Ainsi, pour exemple, la robotique appliquée à l’assistance de la personne intègre à la fois le raisonnement sur l’autre pour la modélisation des états mentaux de la personne assistée, la décision sous incertitude, car l’information donnée par la personne assistée peut être incomplète ou totalement absente, l’IA embarquée, l’apprentissage par renforcement, pour permettre la personnalisation par éducation, l’apprentissage profond (deep learning) pour la conversation, etc. Les chercheurs travaillent actuellement en silo, du fait principalement de leur spécialisation et de l’absence de gouvernance idoine des laboratoires. Or le décloisonnement des travaux, qui permettrait aussi la mutualisation des moyens et des financements, est le passage obligé pour atteindre le leadership.

L’IA ne peut non plus se concevoir sans liens étroits avec d’autres disciplines comme les neurosciences, les sciences cognitives, les mathématiques, mais aussi la philosophie, la linguistique, la sociologie ou encore l’économie. Les passerelles, et plus encore la combinaison entre les secteurs scientifiques, conditionneront la performance de la recherche.
Le soutien des pouvoirs publics ne peut donc pas être morcelé. Les rapports et les conclusions des groupes de travail de ces cinq dernières années sont unanimes : le soutien des pouvoirs publics doit porter sur tout le front des recherches en IA et non par détermination d’un seul lot d’actions, fussent-elles prioritaires.

Le rapprochement des acteurs publics et privés de la recherche

Avec pas moins de neuf prix Nobel scientifiques, un prix Turing (« Nobel » d’informatique) et trois médailles Fields (« Nobel » de mathématiques) pour les seules dix dernières années, la grande qualité de la recherche fondamentale française est internationalement reconnue.

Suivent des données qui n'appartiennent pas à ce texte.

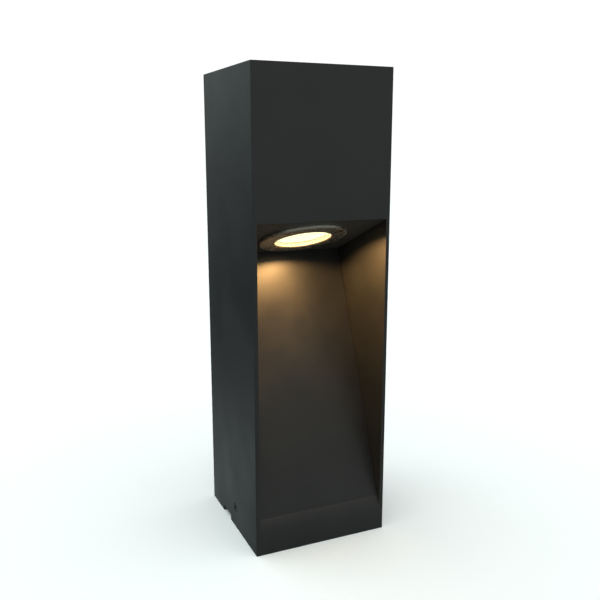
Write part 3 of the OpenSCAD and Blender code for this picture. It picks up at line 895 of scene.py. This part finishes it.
@dataclass(frozen=True)
class SocketScrew:
    """A countersunk socket screw: eased flat head, hexagon socket, and a thread cut into its shank.

    The shank's and the head's sizes are radii, the socket's is half its width across corners, and
    its depth is a share of the head's height.
    """

    shank_mm: float
    head_mm: float
    head_h_mm: float
    length_mm: float
    socket_mm: float
    pitch_mm: float
    sides: int = 48
    ease_mm: float = 0.15
    thread_depth_mm: float = 0.25
    socket_depth: float = 0.7
    tip_mm: float = 0.3
    thread_rows: int = 6

    def profile(self) -> tuple[np.ndarray, np.ndarray]:
        """Radius and height of each row, from the socket's floor out over the head to the tip.

        The thread's radius is the shank's less depth times a triangle wave of z / pitch - turn.

        Returns:
            The radii and the heights, a row for each circle, in metres.
        """
        turn = np.linspace(0, 1, self.sides, endpoint=False)
        flat = np.ones(self.sides)
        socket = hexagon(2 * self.socket_mm * math.cos(math.pi / 6), self.sides)
        depth, ease = self.socket_depth * self.head_h_mm * MM, self.ease_mm * MM
        head, shank = self.head_mm * MM, self.shank_mm * MM
        rows = [(socket * 0.6, depth), (socket, depth), (socket, ease / 2), (socket + ease / 2, 0.0),
                (flat * (head - ease), 0.0), (flat * head, ease * 0.6),
                (flat * (shank + ease), (self.head_h_mm * MM) - ease), (flat * shank, self.head_h_mm * MM)]
        radii = np.array([r for r, _ in rows])
        heights = np.array([z * flat for _, z in rows])
        z = np.arange(self.head_h_mm + self.pitch_mm, self.length_mm - self.tip_mm,
                      self.pitch_mm / self.thread_rows) * MM
        wave = np.abs(((z[:, None] / (self.pitch_mm * MM) - turn) % 1.0) * 2 - 1)
        fade = np.clip((z - z[0]) / (self.pitch_mm * MM), 0, 1)[:, None]
        threaded = shank - self.thread_depth_mm * MM * wave * fade
        tip = np.array([0.7 * shank, 0.2 * shank])[:, None] * flat
        length = self.length_mm * MM
        return (np.concatenate([radii, threaded, tip]),
                np.concatenate([heights, z[:, None] * flat, np.array([[length], [length]]) * flat]))

    def build(self, name: str, places: np.ndarray, ways: np.ndarray) -> Piece:
        """Makes one piece of all the screws at these places."""
        return turned_solid(name, places, ways, *self.profile())


def finish_piece(piece: Piece, finish: Finish, body: str) -> Piece:
    """Gives a new piece its material and its body.

    Args:
        piece: the piece.
        finish: its finish.
        body: the CAD body that it moves with.

    Returns:
        The piece.
    """
    piece.data.materials.clear()
    piece.data.materials.append(finish.material())
    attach(piece, body)
    LOG.info("%s: %d faces, %s, rides on %s", piece.name, len(piece.data.polygons), finish.name, body)
    return piece


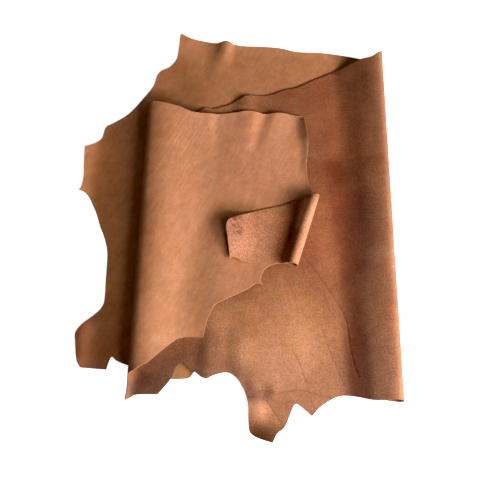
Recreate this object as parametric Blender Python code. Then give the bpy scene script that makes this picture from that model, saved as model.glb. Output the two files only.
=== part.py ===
"""One side of cow leather, 2.2 mm thick, folded in three with one corner turned back.

The side lies on a flat surface, which is z = 0. Its bottom layer rests grain side up, the sheet
turns over at the right fold and comes back flesh side up, turns again at the left fold and runs
right grain side up, and its end is turned back over itself at the flap fold. The origin is under
the middle of the bottom layer, X runs to the right fold and Y to the neck edge.
"""

from collections import namedtuple

import bmesh
import bpy
import numpy as np
from mathutils import Vector

MM = 0.001

THICKNESS = 2.2 * MM
LAYER_RISE = 5.0 * MM  # from the middle of one layer to the middle of the next
EDGE_STEP = 20 * MM  # between the points of the cut edge
ROW = 36 * MM  # between the cuts that run across the folds
FOLD_CELL = 12 * MM  # width of the facets round a fold
LAYER_CELLS = (38 * MM, 32 * MM, 18 * MM, 18 * MM)  # width of the facets of each layer

# Fold sections: the sheet runs flat, then turns through arcs. Each row is an arc's length in
# millimetres and the way the sheet heads at its end, in degrees: 0 outward, 90 up, 180 back.
# The arcs after the crest are stretched until the sheet lands on the layer below.
Arc = namedtuple("Arc", "length heading")
RIGHT_SECTION = (
    Arc(14, 28),
    Arc(16, 68),
    Arc(18, 108),
    Arc(15, 150),
    Arc(6, 180),
    Arc(8, 186),
    Arc(14, 194),
    Arc(30, 199),
    Arc(40, 203),
    Arc(30, 200),
    Arc(20, 194),
    Arc(18, 186),
    Arc(10, 180),
)
LEFT_SECTION = (
    Arc(12, 25),
    Arc(18, 80),
    Arc(24, 112),
    Arc(12, 158),
    Arc(10, 175),
    Arc(10, 180),
    Arc(30, 194),
    Arc(60, 201),
    Arc(60, 196),
    Arc(90, 180),
)
FLAP_SECTION = (
    Arc(9, 35),
    Arc(11, 80),
    Arc(11, 120),
    Arc(9, 155),
    Arc(9, 180),
    Arc(8, 215),
    Arc(10, 240),
    Arc(8, 215),
    Arc(10, 180),
)

# Where the outermost line of each fold lies, seen from above, in millimetres.
NoseLine = namedtuple("NoseLine", "neck_end belly_end")
RIGHT_LINE = NoseLine((463, 666), (428, -468))
LEFT_LINE = NoseLine((-286, 455), (-296, -465))
FLAP_LINE = NoseLine((233, 129), (162, -90))

# The cut edge as it lies, seen from above, in millimetres: once round the side, from the top
# corner along the neck edge. 1 marks a place where the edge turns sharply.
EdgePoint = namedtuple("EdgePoint", "x y sharp", defaults=(0,))
EDGES = (
    ("bottom", "neck edge", (
        (-197, 751, 1), (-160, 733), (-117, 726), (-73, 719), (-47, 722), (-23, 714), (17, 707),
        (73, 705), (133, 699), (189, 684), (258, 680), (307, 674), (362, 663), (425, 651),
    )),
    ("middle", "neck edge", (
        (470, 662), (445, 647), (424, 633), (390, 630), (355, 616), (318, 602), (242, 567),
        (183, 540), (145, 532), (96, 512), (22, 507), (0, 497), (-57, 468), (-86, 457),
        (-105, 461), (-127, 449), (-158, 432), (-205, 421), (-252, 424),
    )),
    ("top", "neck edge", (
        (-286, 452), (-264, 450), (-238, 447), (-188, 443), (-135, 436), (-47, 436), (-13, 439),
        (31, 441), (62, 435), (88, 432), (126, 434), (148, 431), (173, 425), (195, 423, 1),
    )),
    ("top", "rump edge", (
        (201, 406), (205, 373), (209, 326), (204, 272), (201, 230), (205, 189), (217, 162),
    )),
    ("flap", "turned back corner", (
        (240, 130), (168, 123), (147, 113), (118, 103), (73, 93), (29, 80), (-22, 59), (-35, 49),
        (-39, 30), (-36, 8), (-28, -63, 1), (-16, -59), (-2, -66), (14, -73), (34, -74),
        (57, -70), (77, -65), (94, -68), (133, -80), (170, -88),
    )),
    ("top", "hind shank and belly edge", (
        (143, -78), (123, -73), (103, -75), (83, -82), (68, -95), (60, -112), (58, -128),
        (65, -143, 1), (45, -137), (28, -149), (8, -161), (-45, -188), (-70, -203), (-80, -222),
        (-91, -248), (-101, -294, 1), (-136, -294), (-164, -299), (-179, -309), (-202, -330),
        (-242, -370), (-262, -382), (-276, -392), (-297, -410),
    )),
    ("middle", "belly edge", (
        (-302, -468, 1), (-287, -458), (-277, -450), (-216, -449, 1), (-186, -407), (-172, -371),
        (-154, -357, 1), (-121, -385), (-93, -405), (-72, -397), (-40, -389), (-19, -396),
        (8, -429), (21, -474), (23, -526), (28, -547), (56, -565), (82, -575, 1), (95, -549),
        (114, -533), (131, -497), (145, -471), (158, -476), (188, -502, 1), (210, -479),
        (243, -458), (270, -449), (303, -452), (352, -465), (394, -466),
    )),
    ("middle", "corner of the right fold", ((430, -468, 1),)),
    ("bottom", "belly edge", (
        (383, -459), (331, -446), (279, -436), (226, -441), (173, -430), (125, -436), (58, -444),
        (21, -441), (-5, -404), (-32, -374), (-67, -379), (-121, -382), (-134, -398),
        (-147, -402), (-201, -401), (-242, -385), (-302, -366), (-336, -352), (-347, -342),
        (-352, -346), (-361, -377, 1),
    )),
    ("bottom", "fore shank", (
        (-430, -372, 1), (-440, -356), (-450, -300), (-451, -272), (-404, -222), (-391, -209),
        (-381, -187), (-381, -120), (-382, -50), (-386, -19), (-397, 16), (-411, 49), (-423, 85),
        (-438, 118), (-450, 142), (-465, 158),
    )),
    ("bottom", "neck corner", (
        (-482, 163, 1), (-476, 172), (-472, 210), (-475, 264), (-477, 313, 1), (-444, 335),
        (-430, 351), (-420, 392), (-401, 404), (-351, 438), (-310, 491), (-279, 549),
        (-270, 586), (-258, 604), (-230, 619), (-209, 649), (-203, 680),
    )),
)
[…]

La France se place par ailleurs au 5e rang mondial pour ses publications à fort impact (Évaluation de politique publique, Rapport sur la participation française au programme-cadre européen pour la recherche et l’innovation, 2016) et au 4e rang pour son taux de chercheurs (L’innovation en France, Indicateurs de positionnement international, édition 2016), autant d’indicateurs favorables de l’intensité des activités de R&D au sein de l’économie.

Pour autant, cette excellence ne se reflète pas dans ses performances de participation aux programmes européens collaboratifs de recherche ni dans son encore trop faible attractivité internationale. Pour la mission d’évaluation des politiques publiques, ce gap entre potentiel et participation est particulièrement visible dans les débuts d’Horizon 2020 (aussi dénommé Programme cadre pour la recherche et l’innovation), et ce, quel que soit le pilier du programme, y compris pour celui « d’excellence scientifique », pour lequel la France ne se distinguerait pas singulièrement selon la mission. Ainsi, pour se placer au 3e rang des bénéficiaires des financements octroyés en santé avec 11 %, la France compenserait son modeste taux de candidatures par son très bon taux de succès des dossiers déposés. La marge de progression de la participation française, tant des laboratoires publics que du secteur privé, est considérable : la France peut légitimement briguer la place de leader dans chacun des 5 domaines identifiés par la mission. Cela est d’autant plus vrai dans le secteur de la santé.